Barney lives in country USC (United States of Charzeh). USC has n cities numbered from 1 through n and n - 1 roads between them. Cities and roads of USC form a rooted tree (Barney's not sure why it is rooted). Root of the tree is the city number 1. Thus if one will start his journey from city 1, he can visit any city he wants by following roads.

Some girl has stolen Barney's heart, and Barney wants to find her. He starts looking for in the root of the tree and (since he is Barney Stinson not a random guy), he uses a random DFS to search in the cities. A pseudo code of this algorithm is as follows:

let starting_time be an array of length n
current_time = 0
dfs(v):
	current_time = current_time + 1
	starting_time[v] = current_time
	shuffle children[v] randomly (each permutation with equal possibility)
	// children[v] is vector of children cities of city v
	for u in children[v]:
		dfs(u)

As told before, Barney will start his journey in the root of the tree (equivalent to call dfs(1)).

Now Barney needs to pack a backpack and so he wants to know more about his upcoming journey: for every city i, Barney wants to know the expected value of starting_time[i]. He's a friend of Jon Snow and knows nothing, that's why he asked for your help.

Input

The first line of input contains a single integer n (1 ≤ n ≤ 105) — the number of cities in USC.

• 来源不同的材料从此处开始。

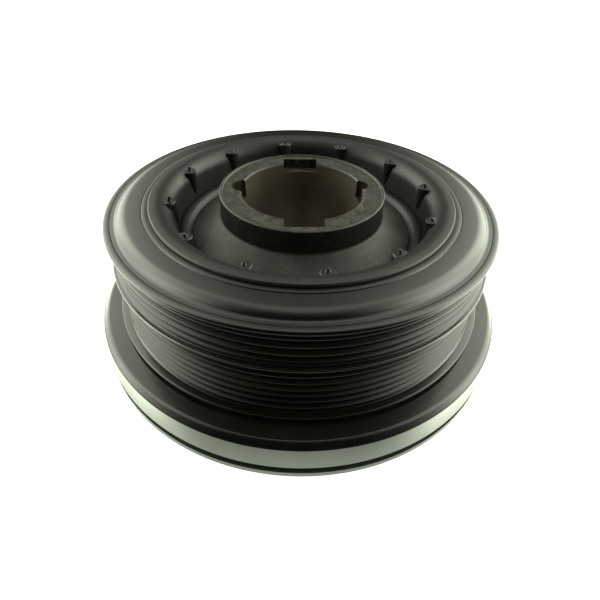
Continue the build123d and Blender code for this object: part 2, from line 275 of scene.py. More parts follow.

The second line contains n - 1 integers p2, p3, ..., pn (1 ≤ pi < i), where pi is the number of the parent city of city number i in the tree, meaning there is a road between cities numbered pi and i in USC.

Output

In the first and only line of output print n numbers, where i-th number is the expected value of starting_time[i].

Your answer for each city will be considered correct if its absolute or relative error does not exceed 10 - 6.

Examples

Input

7
1 2 1 1 4 4

Output

1.0 4.0 5.0 3.5 4.5 5.0 5.0 

Input

12
1 1 2 2 4 4 3 3 1 10 8

Output

1.0 5.0 5.5 6.5 7.5 8.0 8.0 7.0 7.5 6.5 7.5 8.0 

題意：到達某一個節點，下一個訪問的子代概率相同，按照dfs的順序，求每個節點被訪問到的時間

題解：對於對某個節點，設其父節點有另一分支a ，則該節點要麼在a之前被訪問，要麼在a被全部訪問完後，才被訪問。同樣我們把其父節點其他所有分支看成一個整體，該節點要麼在這個整體之前要麼在他之後，所以可得

該節點的期望就為： 其他分支的節點和 / 2  +  1 + 父節點的期望

#include<bits/stdc++.h>
using namespace std;
#define pb push_back
const int N=1e5+10;
vector<int> v[N];
int n,son[N];
double dp[N];
void dfs1(int u)
{
	son[u]=1;
	for(int i=0;i<v[u].size();i++)
	{
		int to=v[u][i];
		dfs1(to);
		son[u]+=son[to];
	}
}
void dfs2(int u)
{
	for(int i=0;i<v[u].size();i++)
	{
		int to=v[u][i];
		dp[to]=dp[u]+(double)(son[u]-son[to]-1)/2+1;
		dfs2(to);
	}
}
int main()
{
	int fa;
	scanf("%d",&n);
	for(int i=2;i<=n;i++)
	{
		scanf("%d",&fa);
		v[fa].pb(i);
	}
	dfs1(1);
	dp[1]=1;
	dfs2(1);
	for(int i=1;i<=n;i++)printf("%.10f%c",dp[i]," \n"[i==n]);
	return 0;
}